Instructions to follow
Repeat every line below exactly as it reads.
───
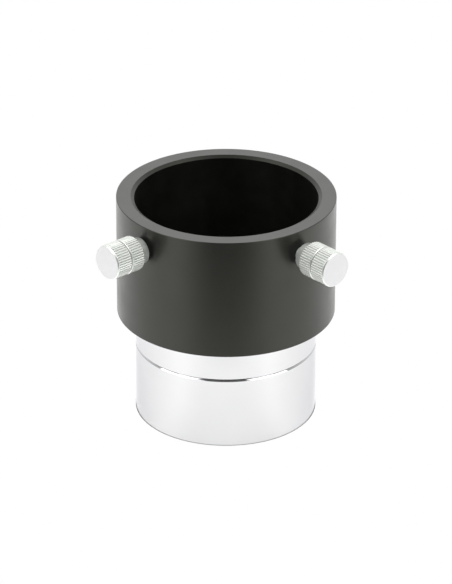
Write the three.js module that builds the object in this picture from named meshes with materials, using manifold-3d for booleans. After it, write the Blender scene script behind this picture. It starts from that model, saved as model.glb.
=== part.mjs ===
// A short 2-inch Barlow lens: a black eyepiece holder with two thumbscrews, on a chromed
// nosepiece in two sections, the lower of which carries an air-spaced negative doublet.
//
// Millimetres. Z is the optical axis and points to the eyepiece. The origin is on that axis,
// at the nosepiece's end face, on which the part stands.

import * as THREE from 'three';
import { mergeVertices } from 'three/addons/utils/BufferGeometryUtils.js';
import Module from 'manifold-3d';

const wasm = await Module();
wasm.setup();

// ---- driving dimensions ----

const THREAD_GAP = 0.3; // radial clearance where one piece screws or slips into another
const SEAT_GAP = 0.1; // axial clearance where one piece seats on another
const RING_SIDES = 60;
const LENS_SIDES = 48;

// 2-inch nosepiece: a lower lens housing and an upper collar, with a V groove at their seam
const NOSE_RADIUS = 25.4;
const NOSE_EDGE = 0.25;
const SEAM_HEIGHT = 20.43;
const SEAM_DEPTH = 0.35;
const FILTER_THREAD_RADIUS = 24.0; // M48 x 0.75, the standard 2-inch filter thread
const FILTER_THREAD_DEPTH = 4.5;
const SPIGOT_HEIGHT = 4.5;
const SPIGOT_BORE_RADIUS = 22.2;
const CELL_SHOULDER_HEIGHT = 20.1;

// Collar
const SHOULDER_HEIGHT = 30.44; // underside of the eyepiece holder
const COLLAR_BORE_RADIUS = 22.6;
const COLLAR_THREAD_DEPTH = 4.8;
const HOLDER_THREAD_RADIUS = 24.4;
const HOLDER_SPIGOT_HEIGHT = 2.9;
const COLLAR_RECESS = 0.5; // depth of the counterbore in the holder that takes the collar's end

// Eyepiece holder
const HOLDER_RADIUS = 30.5;
const HOLDER_LENGTH = 34.73;
const HOLDER_FLOOR = 3.2;
const HOLDER_BASE_EDGE = 0.15;
const HOLDER_TOP_EDGE = 0.15;
const BORE_RADIUS = 25.5; // 51.0 bore for a 50.8 eyepiece barrel
const MOUTH_RADIUS = 26.5;
const MOUTH_DEPTH = 0.65;

// Lens cell and its air-spaced doublet
const CELL_BASE = 5.0;
const CELL_LENGTH = 14.9;
const CELL_RADIUS = 22.5;
const CELL_BORE_RADIUS = 20.3;
const CELL_LIP_RADIUS = 19.2;
const CELL_LIP_LENGTH = 1.3;
const LENS_RADIUS = 20.0;
const CROWN_CENTRE = 1.8;
const INNER_CURVE = 58.8; // both faces of the crown, and the face of the flint that nests in it
const OUTER_CURVE = 943; // shallow dish on the eyepiece side of the flint
const FLINT_CENTRE = 5.5;
const LENS_ARC_STEPS = 5;
const SPACER_THICKNESS = 0.3;
const SPACER_WIDTH = 1.0;
const CUSHION_THICKNESS = 0.4;
const CUSHION_WIDTH = 1.2;
const RETAINER_BORE_RADIUS = 18.6;
const RETAINER_THICKNESS = 1.5;
const RETAINER_SLOT_WIDTH = 1.4;
const RETAINER_SLOT_DEPTH = 0.8;

// Thumbscrews: M4 x 0.7, 90 degrees apart, each turned out by its own amount
const SCREW_HEIGHT = 58.43;
const SCREW_ANGLE = Math.PI / 4; // each side of -Y
const LEFT_FACE_DISTANCE = 43.51; // outer face to the optical axis
const RIGHT_FACE_DISTANCE = 44.3;
const HEAD_RADIUS = 4.9;
const HEAD_LENGTH = 9.61;
const HEAD_EDGE = 0.26;
const KNURL_RIDGES = 42;
const KNURL_DEPTH = 0.28;
const KNURL_SPLIT = 5.01; // middle of the plain groove that parts the two knurled bands
const KNURL_SPLIT_WIDTH = 0.4;
const NECK_RADIUS = 3.7;
const NECK_LENGTH = 2.55;
const NECK_EDGE = 0.15;
const TAPPED_RADIUS = 2.0;
const SHANK_RADIUS = TAPPED_RADIUS - THREAD_GAP;
const SHANK_LENGTH = 4.8;
const TIP_BORE_RADIUS = 0.95;
const TIP_BORE_DEPTH = 2.0;
const TIP_STEM_RADIUS = TIP_BORE_RADIUS - THREAD_GAP;
const TIP_STEM_LENGTH = 1.6;
const TIP_PAD_RADIUS = 1.5;
const TIP_PAD_LENGTH = 0.9;
const TIP_EDGE = 0.2;
const TIP_SIDES = 24;

// ---- finishes ----

const finishes = {
  anodised: { color: 0x3b3c39, roughness: 0.45, metalness: 0.4 },
  blackened: { color: 0x1b1b1a, roughness: 0.8, metalness: 0.1 },
  chrome: { color: 0xe6e7ea, roughness: 0.07, metalness: 1 },
  satin_steel: { color: 0xdcdfda, roughness: 0.28, metalness: 1 },
  nylon: { color: 0xe9e5d8, roughness: 0.55, metalness: 0 },
  glass: { color: 0xdcebe4, roughness: 0.02, metalness: 0, transparent: true, opacity: 0.4 },
  rubber: { color: 0x141414, roughness: 0.9, metalness: 0 },
};

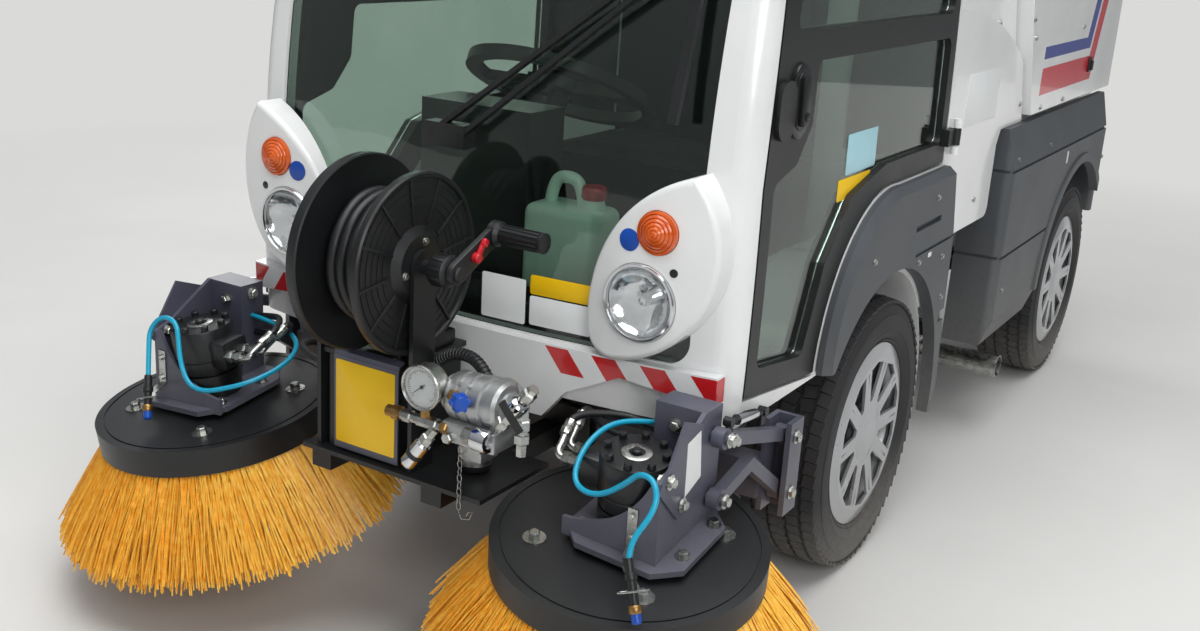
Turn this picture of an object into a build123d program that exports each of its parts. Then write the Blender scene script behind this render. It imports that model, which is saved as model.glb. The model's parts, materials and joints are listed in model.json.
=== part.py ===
"""A compact street sweeper: a narrow cab over the front axle, two front side brushes on lifting
arms, a front water pump with a hose reel, a tipping debris hopper and steered rear wheels.
Millimetres. +Z is up, -Y is forward, +X is the vehicle's left. The origin is on the ground,
at the middle of the whole length and width."""

from build123d import *
import math
import os

os.makedirs("parts", exist_ok=True)

# Driving dimensions
wheelbase = 1600.0
tyre_radius = 290.0
tyre_width = 175.0
rim_radius = 177.7  # bead seat of a 14 inch wheel
wheel_spokes = 10
wheel_face = 550.0  # outer side of the tyres, from the centre line
rear_overhang = 380.0  # from the rear axle to the tail
roof_height = 1905.0
panel_gap = 6.0  # round doors and between panels
seat_gap = 0.3  # between pieces that rest on each other
running_gap = 0.05  # between a shaft and its hole, on the radius
axle_height = tyre_radius

# Cab
cab_bottom = 500.0
cab_rear = 330.0  # behind the front axle
cab_wall = 30.0
front_bulge = 50.0  # the front bows out by this much from its corners
cab_corner = 45.0
cab_sections = (  # height, front face ahead of the front axle, half width
    (440.0, 715.0, 524.0),
    (900.0, 715.0, 528.0),
    (1200.0, 676.0, 520.0),
    (1550.0, 578.0, 502.0),
    (1850.0, 445.0, 474.0),
)
shell_top = 1830.0
windscreen_half = 452.0
windscreen_bottom = 602.0
windscreen_top = 1785.0
glass_thickness = 6.0
glass_inset = 6.0
door_thickness = 40.0
door_rear = 300.0
door_top = 1795.0
window_frame = 34.0
fender_inner = 529.6  # just clear of the cab's side
fender_depth = 27.0
fender_bevel = 15.0
fender_arch = 355.0
door_to_fender = 9.0
wheelhouse_radius = 345.0
hinge_x = 545.0
hinge_behind = 318.0
hinge_heights = (880.0, 1500.0)

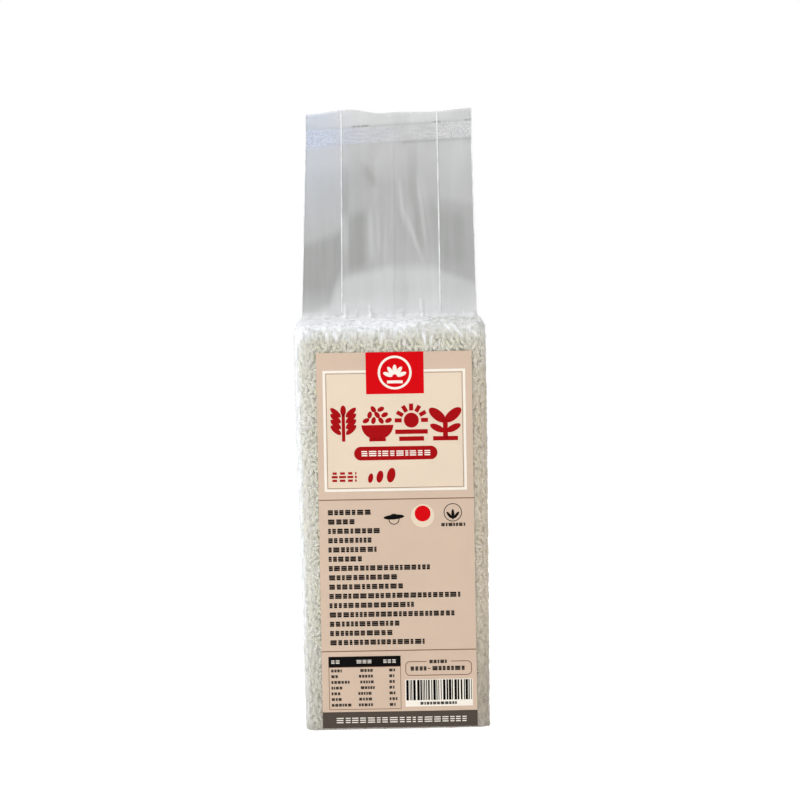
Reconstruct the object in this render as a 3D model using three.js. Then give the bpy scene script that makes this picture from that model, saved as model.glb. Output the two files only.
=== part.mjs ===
───
The solution
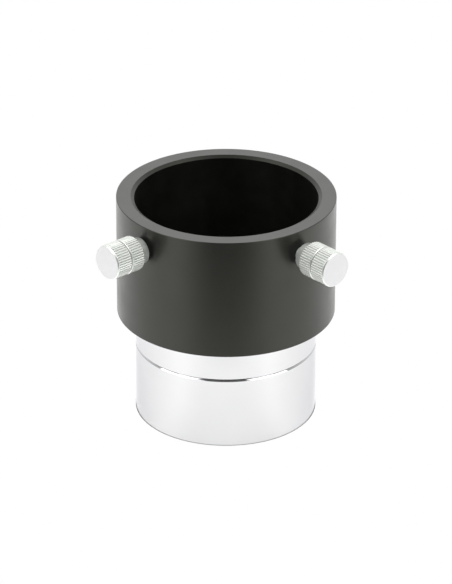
Write the three.js module that builds the object in this picture from named meshes with materials, using manifold-3d for booleans. After it, write the Blender scene script behind this picture. It starts from that model, saved as model.glb.
=== part.mjs ===
// A short 2-inch Barlow lens: a black eyepiece holder with two thumbscrews, on a chromed
// nosepiece in two sections, the lower of which carries an air-spaced negative doublet.
//
// Millimetres. Z is the optical axis and points to the eyepiece. The origin is on that axis,
// at the nosepiece's end face, on which the part stands.

import * as THREE from 'three';
import { mergeVertices } from 'three/addons/utils/BufferGeometryUtils.js';
import Module from 'manifold-3d';

const wasm = await Module();
wasm.setup();

// ---- driving dimensions ----

const THREAD_GAP = 0.3; // radial clearance where one piece screws or slips into another
const SEAT_GAP = 0.1; // axial clearance where one piece seats on another
const RING_SIDES = 60;
const LENS_SIDES = 48;

// 2-inch nosepiece: a lower lens housing and an upper collar, with a V groove at their seam
const NOSE_RADIUS = 25.4;
const NOSE_EDGE = 0.25;
const SEAM_HEIGHT = 20.43;
const SEAM_DEPTH = 0.35;
const FILTER_THREAD_RADIUS = 24.0; // M48 x 0.75, the standard 2-inch filter thread
const FILTER_THREAD_DEPTH = 4.5;
const SPIGOT_HEIGHT = 4.5;
const SPIGOT_BORE_RADIUS = 22.2;
const CELL_SHOULDER_HEIGHT = 20.1;

// Collar
const SHOULDER_HEIGHT = 30.44; // underside of the eyepiece holder
const COLLAR_BORE_RADIUS = 22.6;
const COLLAR_THREAD_DEPTH = 4.8;
const HOLDER_THREAD_RADIUS = 24.4;
const HOLDER_SPIGOT_HEIGHT = 2.9;
const COLLAR_RECESS = 0.5; // depth of the counterbore in the holder that takes the collar's end

// Eyepiece holder
const HOLDER_RADIUS = 30.5;
const HOLDER_LENGTH = 34.73;
const HOLDER_FLOOR = 3.2;
const HOLDER_BASE_EDGE = 0.15;
const HOLDER_TOP_EDGE = 0.15;
const BORE_RADIUS = 25.5; // 51.0 bore for a 50.8 eyepiece barrel
const MOUTH_RADIUS = 26.5;
const MOUTH_DEPTH = 0.65;

// Lens cell and its air-spaced doublet
const CELL_BASE = 5.0;
const CELL_LENGTH = 14.9;
const CELL_RADIUS = 22.5;
const CELL_BORE_RADIUS = 20.3;
const CELL_LIP_RADIUS = 19.2;
const CELL_LIP_LENGTH = 1.3;
const LENS_RADIUS = 20.0;
const CROWN_CENTRE = 1.8;
const INNER_CURVE = 58.8; // both faces of the crown, and the face of the flint that nests in it
const OUTER_CURVE = 943; // shallow dish on the eyepiece side of the flint
const FLINT_CENTRE = 5.5;
const LENS_ARC_STEPS = 5;
const SPACER_THICKNESS = 0.3;
const SPACER_WIDTH = 1.0;
const CUSHION_THICKNESS = 0.4;
const CUSHION_WIDTH = 1.2;
const RETAINER_BORE_RADIUS = 18.6;
const RETAINER_THICKNESS = 1.5;
const RETAINER_SLOT_WIDTH = 1.4;
const RETAINER_SLOT_DEPTH = 0.8;

// Thumbscrews: M4 x 0.7, 90 degrees apart, each turned out by its own amount
const SCREW_HEIGHT = 58.43;
const SCREW_ANGLE = Math.PI / 4; // each side of -Y
const LEFT_FACE_DISTANCE = 43.51; // outer face to the optical axis
const RIGHT_FACE_DISTANCE = 44.3;
const HEAD_RADIUS = 4.9;
const HEAD_LENGTH = 9.61;
const HEAD_EDGE = 0.26;
const KNURL_RIDGES = 42;
const KNURL_DEPTH = 0.28;
const KNURL_SPLIT = 5.01; // middle of the plain groove that parts the two knurled bands
const KNURL_SPLIT_WIDTH = 0.4;
const NECK_RADIUS = 3.7;
const NECK_LENGTH = 2.55;
const NECK_EDGE = 0.15;
const TAPPED_RADIUS = 2.0;
const SHANK_RADIUS = TAPPED_RADIUS - THREAD_GAP;
const SHANK_LENGTH = 4.8;
const TIP_BORE_RADIUS = 0.95;
const TIP_BORE_DEPTH = 2.0;
const TIP_STEM_RADIUS = TIP_BORE_RADIUS - THREAD_GAP;
const TIP_STEM_LENGTH = 1.6;
const TIP_PAD_RADIUS = 1.5;
const TIP_PAD_LENGTH = 0.9;
const TIP_EDGE = 0.2;
const TIP_SIDES = 24;

// ---- finishes ----

const finishes = {
  anodised: { color: 0x3b3c39, roughness: 0.45, metalness: 0.4 },
  blackened: { color: 0x1b1b1a, roughness: 0.8, metalness: 0.1 },
  chrome: { color: 0xe6e7ea, roughness: 0.07, metalness: 1 },
  satin_steel: { color: 0xdcdfda, roughness: 0.28, metalness: 1 },
  nylon: { color: 0xe9e5d8, roughness: 0.55, metalness: 0 },
  glass: { color: 0xdcebe4, roughness: 0.02, metalness: 0, transparent: true, opacity: 0.4 },
  rubber: { color: 0x141414, roughness: 0.9, metalness: 0 },
};

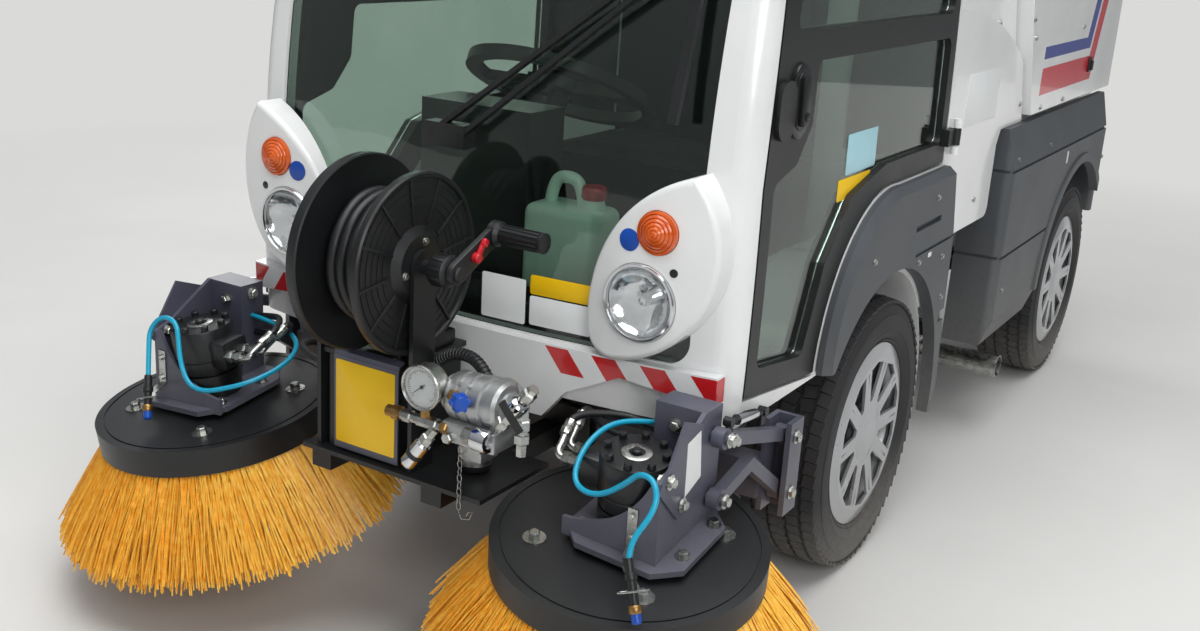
Turn this picture of an object into a build123d program that exports each of its parts. Then write the Blender scene script behind this render. It imports that model, which is saved as model.glb. The model's parts, materials and joints are listed in model.json.
=== part.py ===
"""A compact street sweeper: a narrow cab over the front axle, two front side brushes on lifting
arms, a front water pump with a hose reel, a tipping debris hopper and steered rear wheels.
Millimetres. +Z is up, -Y is forward, +X is the vehicle's left. The origin is on the ground,
at the middle of the whole length and width."""

from build123d import *
import math
import os

os.makedirs("parts", exist_ok=True)

# Driving dimensions
wheelbase = 1600.0
tyre_radius = 290.0
tyre_width = 175.0
rim_radius = 177.7  # bead seat of a 14 inch wheel
wheel_spokes = 10
wheel_face = 550.0  # outer side of the tyres, from the centre line
rear_overhang = 380.0  # from the rear axle to the tail
roof_height = 1905.0
panel_gap = 6.0  # round doors and between panels
seat_gap = 0.3  # between pieces that rest on each other
running_gap = 0.05  # between a shaft and its hole, on the radius
axle_height = tyre_radius

# Cab
cab_bottom = 500.0
cab_rear = 330.0  # behind the front axle
cab_wall = 30.0
front_bulge = 50.0  # the front bows out by this much from its corners
cab_corner = 45.0
cab_sections = (  # height, front face ahead of the front axle, half width
    (440.0, 715.0, 524.0),
    (900.0, 715.0, 528.0),
    (1200.0, 676.0, 520.0),
    (1550.0, 578.0, 502.0),
    (1850.0, 445.0, 474.0),
)
shell_top = 1830.0
windscreen_half = 452.0
windscreen_bottom = 602.0
windscreen_top = 1785.0
glass_thickness = 6.0
glass_inset = 6.0
door_thickness = 40.0
door_rear = 300.0
door_top = 1795.0
window_frame = 34.0
fender_inner = 529.6  # just clear of the cab's side
fender_depth = 27.0
fender_bevel = 15.0
fender_arch = 355.0
door_to_fender = 9.0
wheelhouse_radius = 345.0
hinge_x = 545.0
hinge_behind = 318.0
hinge_heights = (880.0, 1500.0)

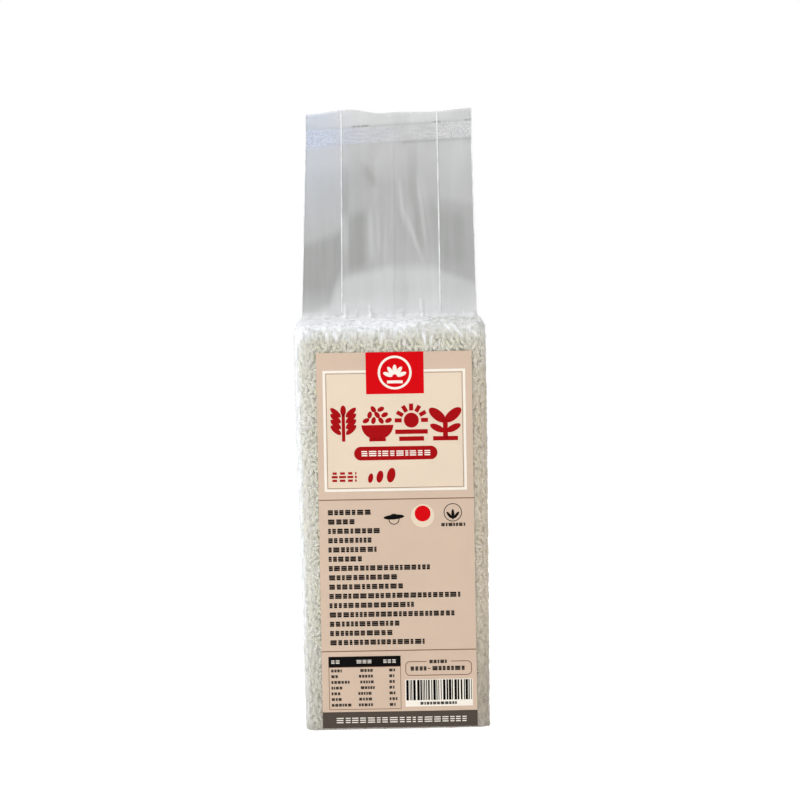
Reconstruct the object in this render as a 3D model using three.js. Then give the bpy scene script that makes this picture from that model, saved as model.glb. Output the two files only.
=== part.mjs ===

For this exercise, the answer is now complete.